The beginning, as staged by Tarragon artistic director Mike Payette (Tarragon’s Cockroach), floats into our system like the smell of ghostly swamp air, hidden behind layers of mist and secrecy. Giving abstract vantage points to breathe in the complexities of this man’s trauma, the play spirits out souls from his epic life for us all to engage with, as well as a future generation stumbling forward while trying to unpack a past, all so he, Billie, played by Troy Adams (TIFT’s The Other Place), a descendant, can understand the present condition and navigate life forward from a wiser perspective. The framing is unique and contextual, letting Hall’s mixed heritage of Mowak and Black Jamaican ancestry find equal footing on that somewhat overstuffed stage, designed by Jawon Kang (Tarragon’s A Poem for Rabia), while giving layers of space to try to understand personal trauma and confusion.
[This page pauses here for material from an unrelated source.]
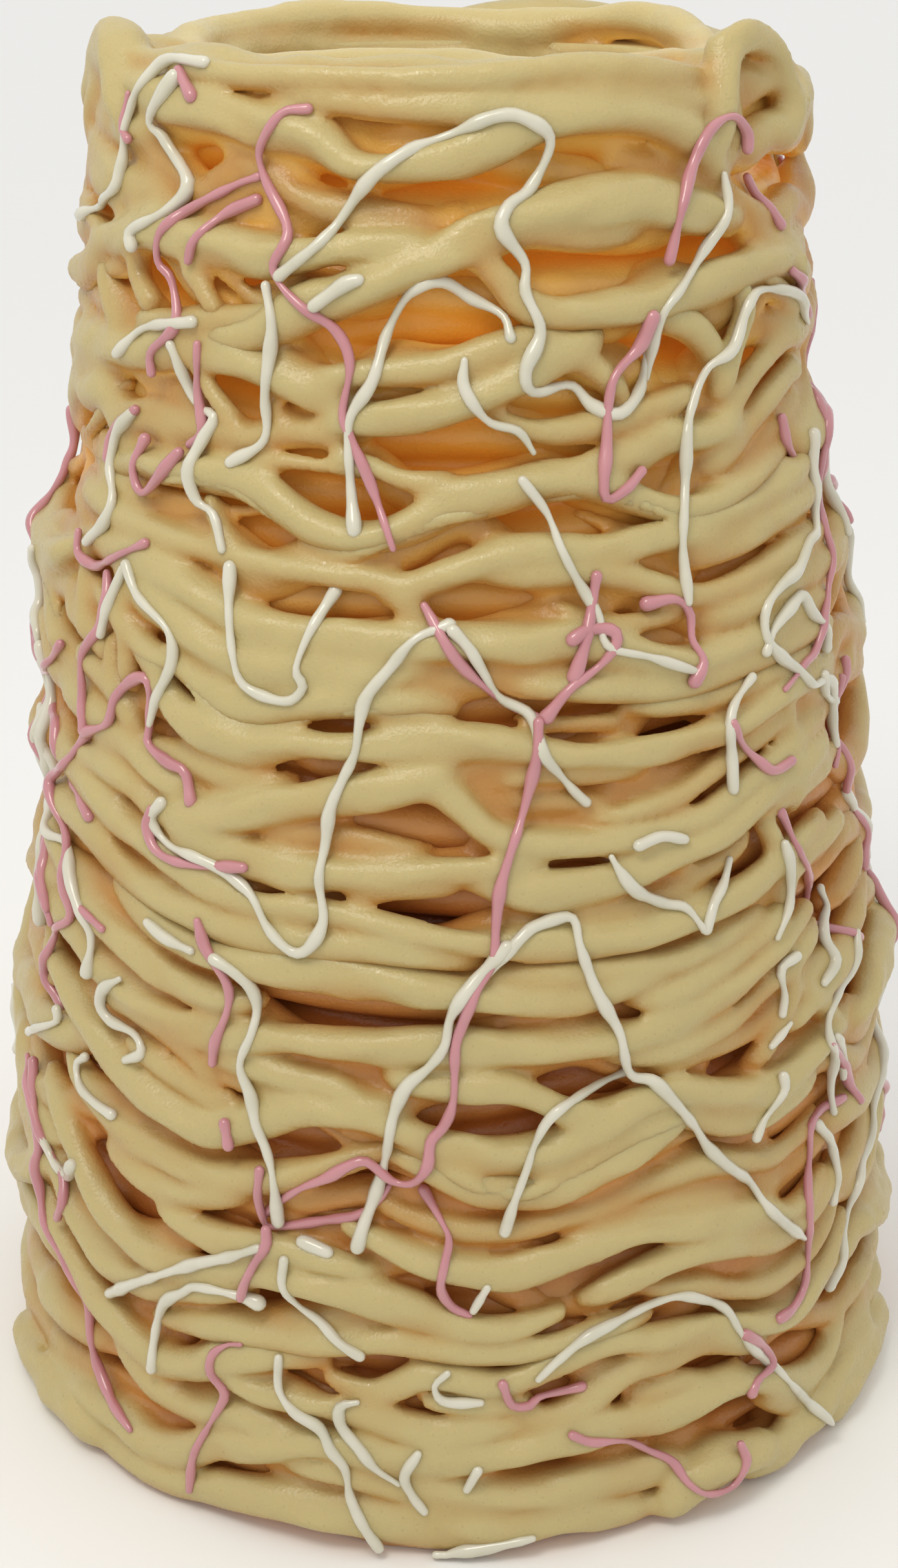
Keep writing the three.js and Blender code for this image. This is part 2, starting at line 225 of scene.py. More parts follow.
# Gaps between the rings on the front: angle, height, half width in degrees, half height.
FRONT_GAPS = [
    (-10, 285, 5, 1.8), (18, 281, 13, 4.4), (-40, 282, 4, 3.5), (-23, 279, 4, 1.4),
    (-4, 276, 6, 1), (19, 261, 12, 3), (42, 262, 7, 3), (-15, 263, 6, 1.2),
    (-33, 259, 8, 3.2), (-52, 257, 6, 3.5), (0, 255, 9, 4), (-17, 248, 7, 1.8),
    (34, 244, 6, 4), (-31, 239, 8, 4.6), (14, 237, 7, 2.2), (0, 232, 11, 3),
    (27, 226, 8, 3), (-17, 222, 9, 3), (14, 217, 8, 3), (-26, 212, 5, 3.6),
    (2, 211, 8, 3.6), (42, 206, 4, 2), (-17, 202, 10, 1.8), (24, 195, 6, 2),
    (-40, 186, 4, 3), (11, 181, 11, 2.4), (-30, 185, 4, 1.2), (-16, 176, 5, 2.4),
    (30, 171, 8, 2), (-40, 169, 5, 2.4), (-24, 165, 5, 1.4), (-5, 158, 11, 3),
    (30, 160, 9, 2.6), (42, 145, 5, 4.5), (-3, 144, 9, 2.6), (-22, 140, 5, 1.6),
    (-11, 121, 17, 2.6), (24, 118, 7, 2.6), (-29, 105, 5, 2.6), (15, 104, 7, 3),
    (38, 103, 6, 2.4), (4, 98, 7, 2.6), (-17, 92, 5, 1.6), (40, 90, 5, 1.8),
    (-46, 88, 6, 2.8), (-43, 70, 8, 3.2), (14, 62, 9, 3), (-29, 56, 6, 1.6),
    (2, 57, 4, 1.2), (-11, 43, 5, 2.4), (35, 35, 5, 1.6), (14, 34, 6, 2.2),
    (0, 32, 5, 1.8), (-33, 36, 5, 1.2), (-18, 26, 5, 1.2), (50, 25, 6, 3.4),
    (12, 18, 8, 2), (37, 17, 6, 2.8), (-22, 13, 9, 1.6),
]


@dataclass
class RingRule:
    """The rule that lays the rings: slow waves, small waves of their own, and gaps.

    Attributes:
        rim_drop: how far the top ring lies below the rim.
        sway: how far a ring goes in and out.
        gap_reach: how far above and below itself a gap pushes rings away.
        gap_spread: how much wider than the gap that push is.
        narrowest: the least half width of the push, in degrees.
        ease: how far the heights are smoothed, in degrees.
        shared: waves that all rings have: count in a turn, size, phase, and twist with height.
        own: each ring's own waves: count and phase.
        sways: each ring's way in and out: count and phase.
    """

    form: TowerForm
    draw: Draw
    rows: int = 26
    rim_drop: float = 6.5
    sway: float = 2.2
    gap_reach: float = 27
    gap_spread: float = 1.4
    narrowest: float = 9.0
    closest: float = 4.2
    ease: float = 2.4
    shared: list[tuple[int, float, float, float]] = field(init=False)
    own: list[list[tuple[int, float]]] = field(init=False)
    sways: list[tuple[int, float]] = field(init=False)
    gaps: list[tuple[float, float, float, float]] = field(init=False)

    def __post_init__(self) -> None:
        """Draws the waves and the gaps, in the order that the CAD source draws them."""
        draw = self.draw
        self.shared = []
        for count in (1, 2, 3, 5):
            phase = 360 * draw()
            self.shared.append((count, 2.2 / math.sqrt(count), phase, 2.4 * (draw() - 0.5)))
        self.own, self.sways = [], []
        for _ in range(self.rows):
            self.own.append([(count, 360 * draw()) for count in (4, 7)])
            self.sways.append((2 + math.floor(3 * draw()), 360 * draw()))
        self.gaps = list(FRONT_GAPS)
        for z in range(16, 288, 17):
            for angle in range(62, 304, 24):
                turn = angle + 18 * (draw() - 0.5)
                self.gaps.append((turn, z + 9 * (draw() - 0.5), 5 + 7 * draw(), 1.2 + 3.2 * draw()))

    def freedom(self, z: np.ndarray) -> np.ndarray:
        """How freely a ring waves: less at the foot and at the rim."""
        return smoothstep(z, 4, 45) * (1 - 0.6 * smoothstep(z, 262, 292))

    def loose_height(self, row: int, angle: np.ndarray | float) -> np.ndarray:
        """A ring's height before the gaps push it.

        Args:
            row: the ring, counted from the foot.
            angle: degrees round the tower.

        Returns:
            The height at each angle.
        """
        angle = np.asarray(angle, float)
        foot = float(self.form.thread_radius(0)) - 0.3
        z = foot + (self.form.height - self.rim_drop - foot) * row / (self.rows - 1)
        rise = np.zeros_like(angle)
        for count, size, phase, twist in self.shared:
            rise = rise + size * np.sin(np.radians(count * angle + phase + twist * z))
        for count, phase in self.own[row]:
            rise = rise + 2 / count * np.sin(np.radians(count * angle + phase))
        return z + self.freedom(z) * rise

    def heights(self, angle: np.ndarray) -> np.ndarray:
        """The heights of all the rings.

        Args:
            angle: degrees round the tower.

        Returns:
            An array with a row for each ring and a column for each angle.
        """
        z = np.stack([self.loose_height(row, angle) for row in range(self.rows)])
        for gap_angle, gap_z, half_width, half_height in self.gaps:
            across = half_turn(angle - gap_angle) / max(self.gap_spread * half_width, self.narrowest)
            swell = np.where(np.abs(across) < 1, (1 - across**2) ** 2, 0)
            opened = (half_height + 0.85 * self.form.thread_radius(gap_z)) * swell
            for row in range(self.rows):
                offset = float(self.loose_height(row, gap_angle)) - gap_z
                share = 1 - abs(offset) / self.gap_reach
                if share > 0:
                    z[row] += (-1 if offset < 0 else 1) * opened * share * self.freedom(z[row])
        z = ease_round(z, angle[1] - angle[0], self.ease)
        z[0] = self.form.thread_radius(0) - 0.3
        for row in range(1, self.rows):
            z[row] = np.maximum(z[row], z[row - 1] + self.closest)
        for row in range(self.rows - 1, 0, -1):
            above = z[row + 1] if row < self.rows - 1 else self.form.height
            z[row] = np.minimum(z[row], above - self.closest)
        return z

    def in_gap(self, angle: np.ndarray, z: np.ndarray, clear: float) -> np.ndarray:
        """Whether points lie in a gap or close to one.

        Args:
            angle: the points' degrees round the tower.
            z: their heights.
            clear: how near above or below a gap counts as close.

        Returns:
            True or false for each point.
        """
        inside = np.zeros(len(angle), bool)
        for gap_angle, gap_z, half_width, half_height in self.gaps:
            across = half_turn(angle - gap_angle) / (1.1 * half_width)
            up = (z - gap_z) / (half_height + clear)
            inside |= across**2 + up**2 < 1
        return inside

    def radii(self, row: int, angle: np.ndarray, z: np.ndarray) -> np.ndarray:
        """How far from the axis the middle of a ring's thread lies."""
        count, phase = self.sways[row]
        sway = self.sway * (0.5 + 0.5 * np.sin(np.radians(count * angle + phase)))
        return self.form.outer_radius(z) - self.form.thread_radius(z) - sway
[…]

Hall, played forcibly by Daren A. Herbert (Soulpepper’s Jesus Hopped the ‘A’ Train), finds clarity in his rewinding, looking back over his timeline with curiosity. He fought as a Black loyalist in the War of 1812. He survived capture by American forces and was systematically enslaved in Virginia and Kentucky. He escaped, with his wife, using a threaded map of rice and beans braided into his hair that helped lead him back home to safety in Canada. Throughout his journey, he held true to his yearnings for home, family, and love, marrying, we are told, up to six wives and was father, or should I say “Daddy Hall” to somewhere around 21 children. It’s a lot to cover in this one-act wonder of a play, and even when it falters in its complicated unpacking, muddling the journey with an overly fussy rearrangement of wood pieces and somewhat jarring blocking and movement, the journey has marked moments of wonder that are highlighted and expanded by the gentle fantastical music delivered out from the depths by Unsettled Scores (Spy Dénommé-Welch & Catherine Magowan), the production’s sound designers and composers.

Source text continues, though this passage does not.